1. An indoor unit of an air conditioner, comprising:

a casing having at least one part is formed from a transparent material in which luminous grains are mixed; and

a design layer with a color scheme or a pattern provided on a reverse side of the part.

2. The indoor unit as recited in claim 1, wherein

the part is disposed on a front side.

3. The indoor unit as recited in claim 2, wherein

the front side of the part is substantially flat.

4. The indoor unit as recited in claim 1, wherein

the casing has a casing main body formed from a nontransparent material and disposed separately from the part.

5. The indoor unit as recited in claim 1, wherein

the design layer exhibits a luminous color scheme.

6. A method for manufacturing an indoor unit of an air conditioner, comprising:

forming at least one part of a casing from a transparent material in which luminous grains are mixed; and

providing a design layer with a color scheme or a pattern on a reverse side of the part.
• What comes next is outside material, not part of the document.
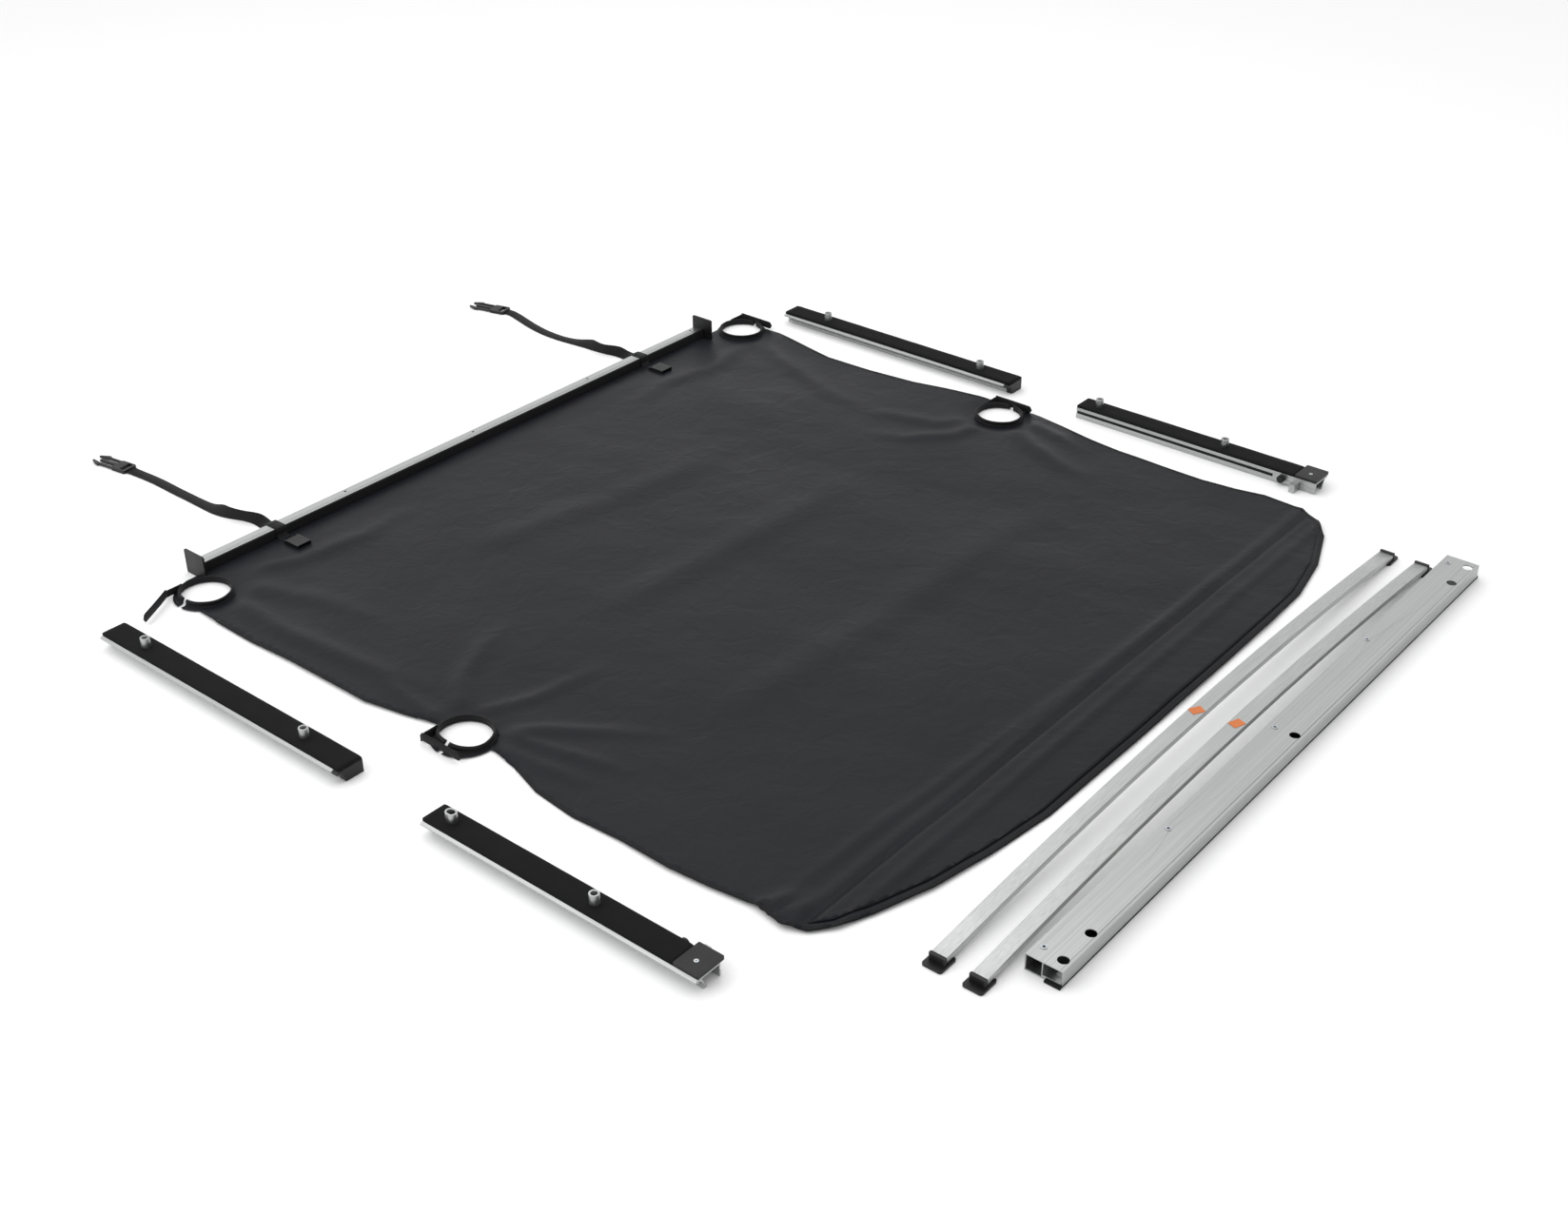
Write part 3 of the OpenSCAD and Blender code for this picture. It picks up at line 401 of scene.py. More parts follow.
moulded_nylon = moulded("moulded_nylon", "#0c0c0d", "#161617", 1.0, (0.38, 0.52), 0.08, 1.53, 0.3)
moulded_abs = moulded("moulded_abs", "#222322", "#2a2b2a", 1.2, (0.45, 0.6), 0.08, 1.54, 0.2)
rubber_seal = moulded("extruded_rubber", "#101010", "#181819", 1.6, (0.62, 0.78), 0.15, 1.52, 0.2)
closed_cell_foam = moulded("closed_cell_foam", "#101011", "#181819", 1.4, (0.8, 0.92), 0.5, 1.50, 0.12)
printed_vinyl = moulded("printed_vinyl", "#c26420", "#cc7030", 2.0, (0.35, 0.45), 0.03, 1.54, 0.4)
print("moulded finishes:", moulded_nylon.name, moulded_abs.name, rubber_seal.name)

# %% [markdown]
# ## Finish and soften the hard parts
# The CAD meshes already have the right shape, but razor-sharp edges never catch the light.
# A weld joins the split corners, and a small bevel gives each edge the radius that a die
# or a mould really leaves.

# %% Hard parts
HARD = [
    (aluminium_x, 0.35, ["front_rail", "bow_front_tube", "bow_rear_tube", "header_bar"]),
    (aluminium_y, 0.35, ["rail_left_front", "rail_left_rear", "rail_right_front", "rail_right_rear",
                         "catch_left", "catch_right"]),
    (turned_aluminium, 0.4, ["tubes_left_front", "tubes_left_rear", "tubes_right_front",
                             "tubes_right_rear"]),
    (moulded_nylon, 0.5, ["end_plate_left", "end_plate_right", "socket_buckle_left",
                          "socket_buckle_right", "prong_buckle_left", "prong_buckle_right",
                          "cap_left_front", "cap_right_front", "bow_front_caps", "bow_rear_caps",
                          "plunger_left", "plunger_right"]),
    (moulded_abs, 0.8, ["cover_plate_left", "cover_plate_right"]),
    (zinc_steel, 0.2, ["plate_screw_left", "plate_screw_right", "bush_left", "bush_right",
                       "rivet_nuts"]),
    (rubber_seal, 0.5, ["header_seal"]),
    (printed_vinyl, 0.1, ["bow_front_patch", "bow_rear_patch"]),
]
for material, edge_mm, names in HARD:
    for name in names:
        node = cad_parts[name]
        node.data.materials.clear()
        node.data.materials.append(material)
        weld = node.modifiers.new("weld", "WELD")
        weld.merge_threshold = 0.01 * MM
        soften = node.modifiers.new("edge_radius", "BEVEL")
        soften.width = edge_mm * MM
        soften.segments = 2
        soften.limit_method = "ANGLE"
        soften.angle_limit = math.radians(35)
        soften.harden_normals = True
print("hard parts finished:", sum(len(names) for _, _, names in HARD))

# %% [markdown]
# ## Cloth finishes
# The cover is PVC-coated canvas: a tight polyester weave under a thin satin coating, dark
# charcoal. Its threads are about 0.6 mm apart, drawn at 2.4 mm so that they show. A slow
# noise lightens the coating where it has been handled. The bindings are woven twill tape,
# darker and drier, with a diagonal line drawn every 2 mm.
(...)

7. The indoor unit as recited in claim 2, wherein

the casing has a casing main body formed from a nontransparent material and disposed separately from the part.

8. The indoor unit as recited in claim 2, wherein

the design layer exhibits a luminous color scheme.

9. The indoor unit as recited in claim 3, wherein

the casing has a casing main body formed from a nontransparent material and disposed separately from the part.

10. The indoor unit as recited in claim 9, wherein the design layer exhibits a luminous color scheme.

11. The indoor unit as recited in claim 4, wherein the design layer exhibits a luminous color scheme.

12. The indoor unit as recited in claim 3, wherein the design layer exhibits a luminous color scheme.